**Do this:**
Repeat every line, exactly, from the very first through the one where "wasm.setup();" appears. Add nothing else.

**Dataset section:**
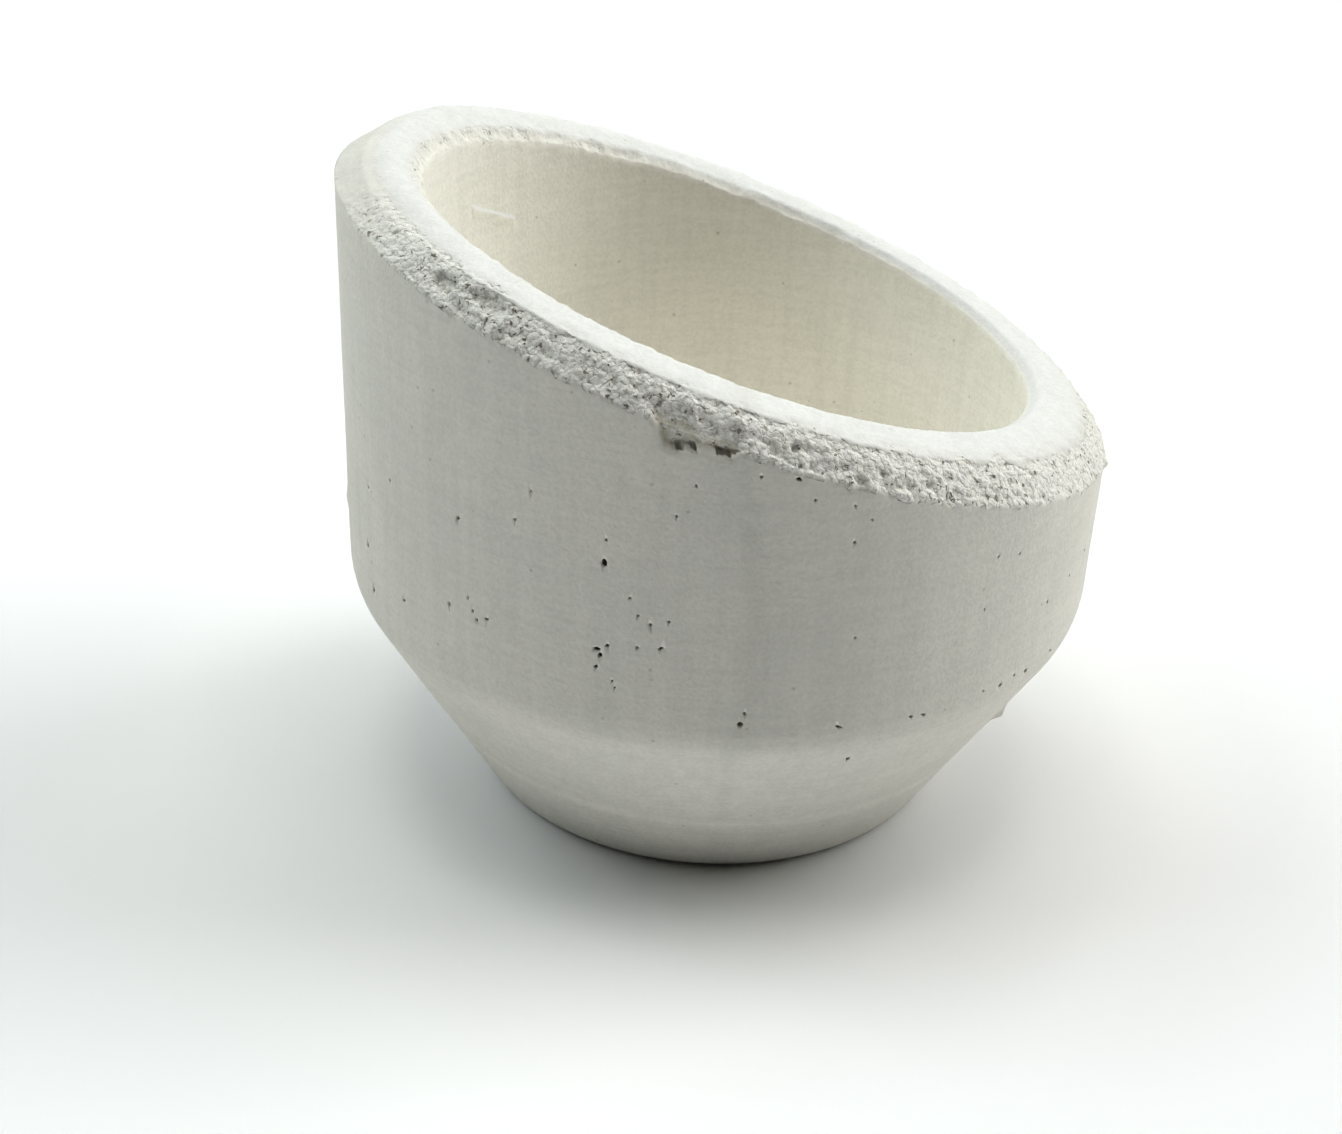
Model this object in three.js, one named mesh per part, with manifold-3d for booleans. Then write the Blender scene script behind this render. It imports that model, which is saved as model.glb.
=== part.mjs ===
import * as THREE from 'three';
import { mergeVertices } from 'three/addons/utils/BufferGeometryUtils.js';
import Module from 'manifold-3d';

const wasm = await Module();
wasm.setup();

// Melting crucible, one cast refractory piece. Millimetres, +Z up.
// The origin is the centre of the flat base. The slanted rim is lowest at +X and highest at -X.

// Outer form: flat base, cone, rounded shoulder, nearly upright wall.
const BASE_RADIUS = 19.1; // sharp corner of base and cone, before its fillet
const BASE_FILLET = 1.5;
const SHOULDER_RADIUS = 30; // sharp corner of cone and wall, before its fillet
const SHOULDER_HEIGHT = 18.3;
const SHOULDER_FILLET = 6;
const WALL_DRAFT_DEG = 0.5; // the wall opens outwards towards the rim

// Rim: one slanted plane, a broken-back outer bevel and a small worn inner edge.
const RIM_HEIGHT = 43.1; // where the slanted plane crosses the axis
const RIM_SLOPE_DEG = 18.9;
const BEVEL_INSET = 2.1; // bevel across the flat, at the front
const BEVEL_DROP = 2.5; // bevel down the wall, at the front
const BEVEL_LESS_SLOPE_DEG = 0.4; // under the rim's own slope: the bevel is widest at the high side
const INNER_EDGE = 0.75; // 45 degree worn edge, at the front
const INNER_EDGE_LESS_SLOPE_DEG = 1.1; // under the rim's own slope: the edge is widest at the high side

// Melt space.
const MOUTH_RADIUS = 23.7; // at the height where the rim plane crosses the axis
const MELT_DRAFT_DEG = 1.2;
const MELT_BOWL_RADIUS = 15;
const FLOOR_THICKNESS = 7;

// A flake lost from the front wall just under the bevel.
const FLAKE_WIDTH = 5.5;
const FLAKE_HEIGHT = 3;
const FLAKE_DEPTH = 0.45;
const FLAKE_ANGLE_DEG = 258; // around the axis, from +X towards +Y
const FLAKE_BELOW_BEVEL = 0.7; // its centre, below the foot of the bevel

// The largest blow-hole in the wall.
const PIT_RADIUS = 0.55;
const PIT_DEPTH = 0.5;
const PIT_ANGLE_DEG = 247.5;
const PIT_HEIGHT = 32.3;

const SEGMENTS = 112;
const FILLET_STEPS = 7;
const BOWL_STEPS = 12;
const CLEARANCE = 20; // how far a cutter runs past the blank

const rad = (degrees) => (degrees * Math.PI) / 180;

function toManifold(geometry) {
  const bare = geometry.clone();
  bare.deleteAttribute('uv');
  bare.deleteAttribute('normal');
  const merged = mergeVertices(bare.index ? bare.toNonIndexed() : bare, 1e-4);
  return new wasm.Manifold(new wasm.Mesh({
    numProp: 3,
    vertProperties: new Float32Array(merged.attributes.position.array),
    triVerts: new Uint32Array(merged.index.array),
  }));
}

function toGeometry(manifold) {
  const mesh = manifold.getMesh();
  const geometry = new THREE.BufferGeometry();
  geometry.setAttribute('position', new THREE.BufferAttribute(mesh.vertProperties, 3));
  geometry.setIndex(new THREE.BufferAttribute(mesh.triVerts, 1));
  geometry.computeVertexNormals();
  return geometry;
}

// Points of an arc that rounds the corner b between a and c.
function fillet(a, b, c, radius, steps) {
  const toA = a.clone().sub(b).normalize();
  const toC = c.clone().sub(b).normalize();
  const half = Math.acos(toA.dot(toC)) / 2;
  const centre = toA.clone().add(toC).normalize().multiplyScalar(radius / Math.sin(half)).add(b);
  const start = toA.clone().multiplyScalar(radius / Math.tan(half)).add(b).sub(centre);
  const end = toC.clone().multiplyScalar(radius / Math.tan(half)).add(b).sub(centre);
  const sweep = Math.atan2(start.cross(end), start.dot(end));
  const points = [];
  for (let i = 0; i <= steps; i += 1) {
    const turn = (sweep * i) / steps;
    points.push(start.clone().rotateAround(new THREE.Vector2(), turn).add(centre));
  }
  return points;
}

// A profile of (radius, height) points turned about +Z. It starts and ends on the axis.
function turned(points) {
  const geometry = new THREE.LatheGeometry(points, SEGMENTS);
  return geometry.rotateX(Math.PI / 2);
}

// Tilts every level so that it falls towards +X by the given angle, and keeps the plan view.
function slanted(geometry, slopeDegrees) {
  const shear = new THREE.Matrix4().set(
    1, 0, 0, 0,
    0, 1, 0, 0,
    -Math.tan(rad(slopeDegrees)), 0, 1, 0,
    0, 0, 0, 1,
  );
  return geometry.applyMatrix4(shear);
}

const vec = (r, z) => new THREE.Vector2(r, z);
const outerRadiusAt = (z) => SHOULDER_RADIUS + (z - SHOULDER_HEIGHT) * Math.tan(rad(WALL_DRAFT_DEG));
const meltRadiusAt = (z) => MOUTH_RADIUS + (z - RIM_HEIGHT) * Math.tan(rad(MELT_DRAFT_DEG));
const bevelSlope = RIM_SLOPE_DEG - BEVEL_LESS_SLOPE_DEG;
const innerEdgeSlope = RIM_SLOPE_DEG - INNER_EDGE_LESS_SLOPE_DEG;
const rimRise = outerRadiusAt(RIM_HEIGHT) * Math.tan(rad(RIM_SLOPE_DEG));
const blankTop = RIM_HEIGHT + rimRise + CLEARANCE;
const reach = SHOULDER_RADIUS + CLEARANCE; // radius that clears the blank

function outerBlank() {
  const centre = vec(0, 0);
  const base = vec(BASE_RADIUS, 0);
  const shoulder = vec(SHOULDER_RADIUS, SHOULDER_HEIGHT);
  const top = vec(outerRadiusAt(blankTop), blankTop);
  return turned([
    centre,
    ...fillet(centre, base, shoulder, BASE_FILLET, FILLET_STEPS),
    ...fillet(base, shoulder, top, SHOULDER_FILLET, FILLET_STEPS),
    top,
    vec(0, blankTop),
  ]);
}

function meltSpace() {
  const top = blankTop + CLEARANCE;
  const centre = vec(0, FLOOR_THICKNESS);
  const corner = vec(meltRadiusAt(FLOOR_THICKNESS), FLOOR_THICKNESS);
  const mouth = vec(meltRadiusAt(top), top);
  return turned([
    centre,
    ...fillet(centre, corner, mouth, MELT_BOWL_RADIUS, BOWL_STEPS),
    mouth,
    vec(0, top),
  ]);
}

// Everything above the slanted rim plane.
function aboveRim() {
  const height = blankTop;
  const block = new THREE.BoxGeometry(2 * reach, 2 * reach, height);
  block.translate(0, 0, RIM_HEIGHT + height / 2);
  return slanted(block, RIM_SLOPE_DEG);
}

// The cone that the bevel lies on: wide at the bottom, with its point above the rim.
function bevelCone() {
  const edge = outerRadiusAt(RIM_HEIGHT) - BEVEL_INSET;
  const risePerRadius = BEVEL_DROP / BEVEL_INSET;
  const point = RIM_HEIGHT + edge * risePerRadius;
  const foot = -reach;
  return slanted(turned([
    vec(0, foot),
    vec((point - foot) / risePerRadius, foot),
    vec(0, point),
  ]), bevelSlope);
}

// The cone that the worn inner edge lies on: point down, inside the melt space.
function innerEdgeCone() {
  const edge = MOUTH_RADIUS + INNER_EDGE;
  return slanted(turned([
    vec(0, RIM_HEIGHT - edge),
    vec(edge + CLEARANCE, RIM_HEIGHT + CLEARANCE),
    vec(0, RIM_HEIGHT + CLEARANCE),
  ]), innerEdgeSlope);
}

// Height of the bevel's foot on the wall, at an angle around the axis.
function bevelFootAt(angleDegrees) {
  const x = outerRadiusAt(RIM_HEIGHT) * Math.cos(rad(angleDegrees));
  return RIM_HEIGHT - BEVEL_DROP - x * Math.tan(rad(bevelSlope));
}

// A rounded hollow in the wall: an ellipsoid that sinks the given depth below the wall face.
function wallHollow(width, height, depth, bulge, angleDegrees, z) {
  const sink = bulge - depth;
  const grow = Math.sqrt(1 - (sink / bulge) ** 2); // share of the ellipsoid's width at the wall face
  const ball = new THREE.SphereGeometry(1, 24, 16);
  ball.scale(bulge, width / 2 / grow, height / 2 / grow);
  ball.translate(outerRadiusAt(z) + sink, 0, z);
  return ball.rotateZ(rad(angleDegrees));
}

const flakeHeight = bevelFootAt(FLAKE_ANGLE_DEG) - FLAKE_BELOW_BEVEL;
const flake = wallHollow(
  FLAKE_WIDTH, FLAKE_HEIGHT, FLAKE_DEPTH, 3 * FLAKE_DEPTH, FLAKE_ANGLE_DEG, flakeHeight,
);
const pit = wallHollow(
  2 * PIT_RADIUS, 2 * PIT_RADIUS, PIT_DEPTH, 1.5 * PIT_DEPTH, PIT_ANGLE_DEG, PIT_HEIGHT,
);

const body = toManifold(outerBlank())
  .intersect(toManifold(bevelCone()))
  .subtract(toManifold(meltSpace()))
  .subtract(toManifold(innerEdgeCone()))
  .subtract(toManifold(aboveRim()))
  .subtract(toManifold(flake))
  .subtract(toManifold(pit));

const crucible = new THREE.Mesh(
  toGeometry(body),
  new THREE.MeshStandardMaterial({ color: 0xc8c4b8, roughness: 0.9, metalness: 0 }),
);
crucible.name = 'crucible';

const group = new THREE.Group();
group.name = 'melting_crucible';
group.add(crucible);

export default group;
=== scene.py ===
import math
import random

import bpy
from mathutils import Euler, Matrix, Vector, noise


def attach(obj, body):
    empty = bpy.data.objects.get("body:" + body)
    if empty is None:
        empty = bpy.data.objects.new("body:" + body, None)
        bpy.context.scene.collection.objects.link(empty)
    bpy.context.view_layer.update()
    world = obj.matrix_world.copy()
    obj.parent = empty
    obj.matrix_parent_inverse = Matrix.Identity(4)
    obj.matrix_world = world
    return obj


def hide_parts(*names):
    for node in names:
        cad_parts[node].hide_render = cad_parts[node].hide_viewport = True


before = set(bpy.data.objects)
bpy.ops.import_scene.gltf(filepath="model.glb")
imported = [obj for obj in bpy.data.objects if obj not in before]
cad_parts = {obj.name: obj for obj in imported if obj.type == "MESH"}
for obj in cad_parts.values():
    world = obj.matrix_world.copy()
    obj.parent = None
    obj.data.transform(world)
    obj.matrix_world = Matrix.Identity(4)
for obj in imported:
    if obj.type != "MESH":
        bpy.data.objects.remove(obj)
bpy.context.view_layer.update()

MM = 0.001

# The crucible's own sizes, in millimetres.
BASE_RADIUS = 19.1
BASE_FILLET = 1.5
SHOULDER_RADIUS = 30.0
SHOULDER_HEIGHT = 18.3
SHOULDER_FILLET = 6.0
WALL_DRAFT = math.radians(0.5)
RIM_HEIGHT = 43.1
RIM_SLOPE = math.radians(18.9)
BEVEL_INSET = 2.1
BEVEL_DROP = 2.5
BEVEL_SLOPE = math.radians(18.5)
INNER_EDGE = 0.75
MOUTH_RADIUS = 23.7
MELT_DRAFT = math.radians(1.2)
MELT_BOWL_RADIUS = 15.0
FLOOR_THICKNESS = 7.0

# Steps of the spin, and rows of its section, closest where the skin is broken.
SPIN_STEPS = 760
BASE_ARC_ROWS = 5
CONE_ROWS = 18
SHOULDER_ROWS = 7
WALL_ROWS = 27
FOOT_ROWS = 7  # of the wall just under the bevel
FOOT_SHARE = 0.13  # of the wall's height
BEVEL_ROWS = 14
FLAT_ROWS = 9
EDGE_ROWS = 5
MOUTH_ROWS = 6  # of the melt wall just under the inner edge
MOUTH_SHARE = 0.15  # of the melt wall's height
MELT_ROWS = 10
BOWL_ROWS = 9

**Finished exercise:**
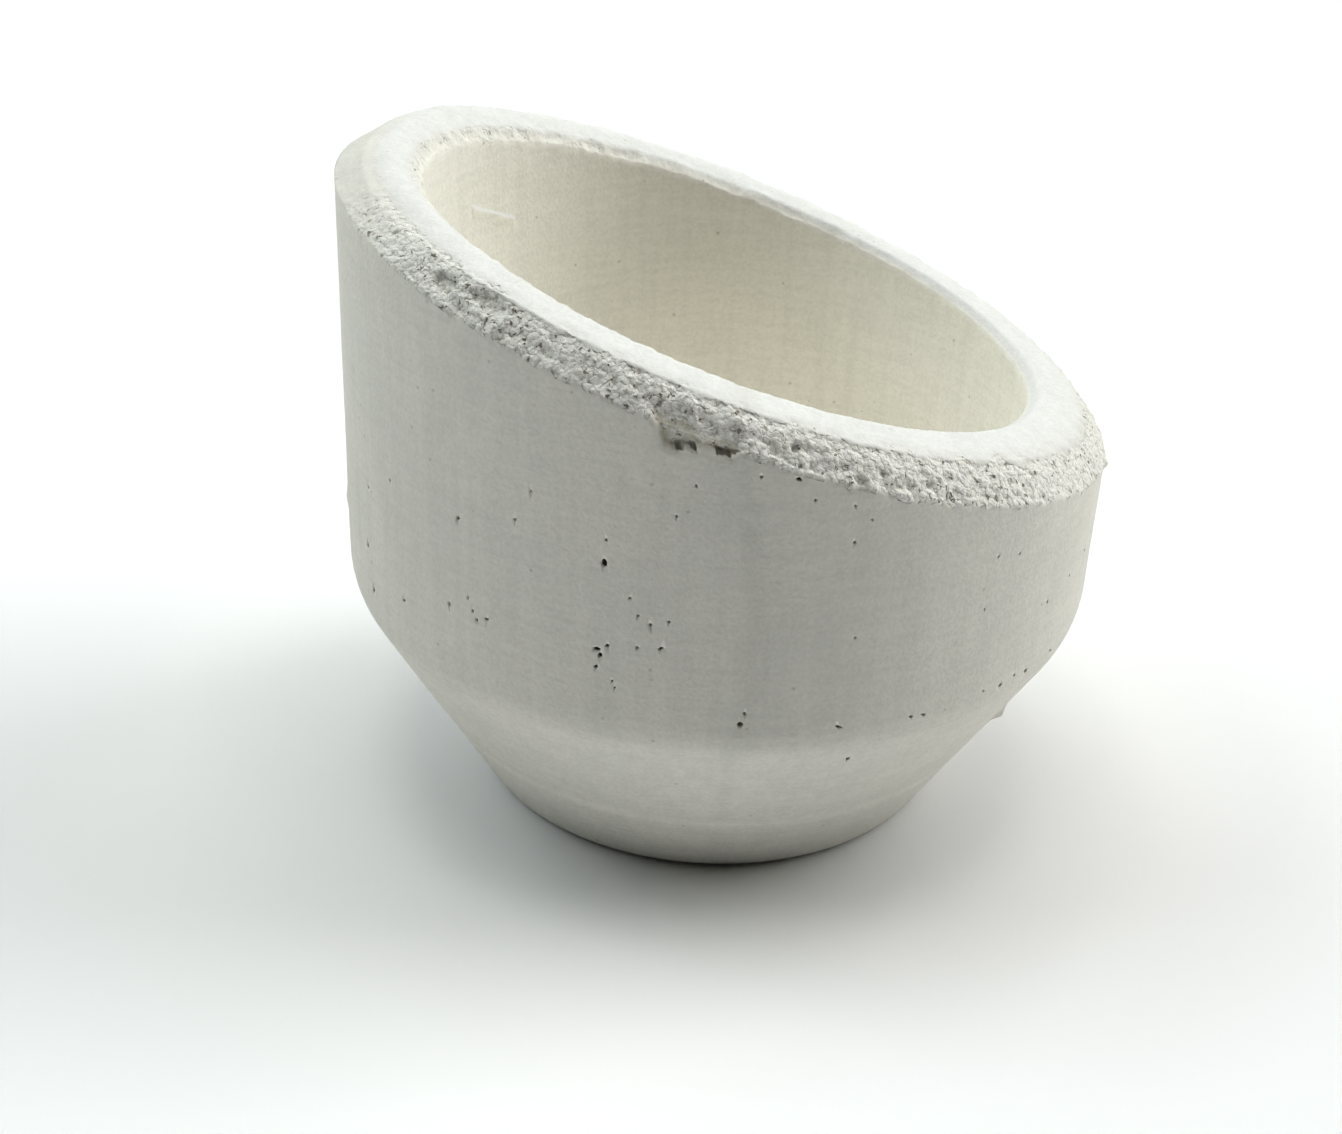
Model this object in three.js, one named mesh per part, with manifold-3d for booleans. Then write the Blender scene script behind this render. It imports that model, which is saved as model.glb.
=== part.mjs ===
import * as THREE from 'three';
import { mergeVertices } from 'three/addons/utils/BufferGeometryUtils.js';
import Module from 'manifold-3d';

const wasm = await Module();
wasm.setup();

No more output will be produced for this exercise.